Paul Casey Wants a Different Team Uniform - in the Olympics
NASSAU, Bahamas (AP) Paul Casey would love nothing better than to wear a uniform and play for the flag in 2016.
His motivation is Rio, not Hazeltine.
''Not that I know,'' Casey said Tuesday with a smile, ''but I think we have until July 11.''
He was talking about the cutoff for qualifying for the Olympics, and the 38-year-old from England has a good chance to qualify for the United Kingdom. Casey is No. 24 in the world ranking and currently behind Justin Rose (No. 5) and Danny Willett (No. 20). As steady as he has been playing, Casey is setting his target on the top 10. The UK can have as many as four players provided they are within the top 15 on July 11.
As for that other flag-waving event?
Casey disclosed just over a week ago that he was not going to join the European Tour, and thus will not be eligible for the Ryder Cup team. In his mind, this was not a decision based on the Ryder Cup. It was a decision for wife Pollyanna and their 15-month-old son Lex.

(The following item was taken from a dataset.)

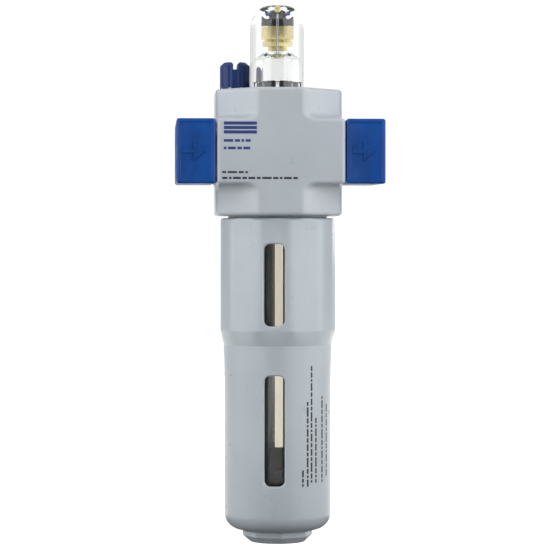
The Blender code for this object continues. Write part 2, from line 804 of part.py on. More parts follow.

''I'm going to continue to focus on the family, which means I'm going to be playing here next year,'' said Casey, who lives in Scottsdale, Arizona. ''Family to me is the most important thing.''
Asked if it was hard to turn down the Ryder Cup, he said it was ''not about that.''
''It was looking at the schedule and looking at how much time I can spend with my family,'' he said. ''I'm saying `yes' to family. My life has changed drastically for the better in the last 15 months from having Lex. It's magic. I wanted to be as good of a father as I can possibly be and spend as much time with Lex and Pollyanna.''
The European Tour last month significantly changed its membership requirements, though it wasn't a change that helped the top players. Instead of a minimum requirement of 13 events on the schedule, players only have to play five times, but that excludes the majors and World Golf Championships. So that would have come in handy a year ago for Casey when he was not eligible for the eight biggest events.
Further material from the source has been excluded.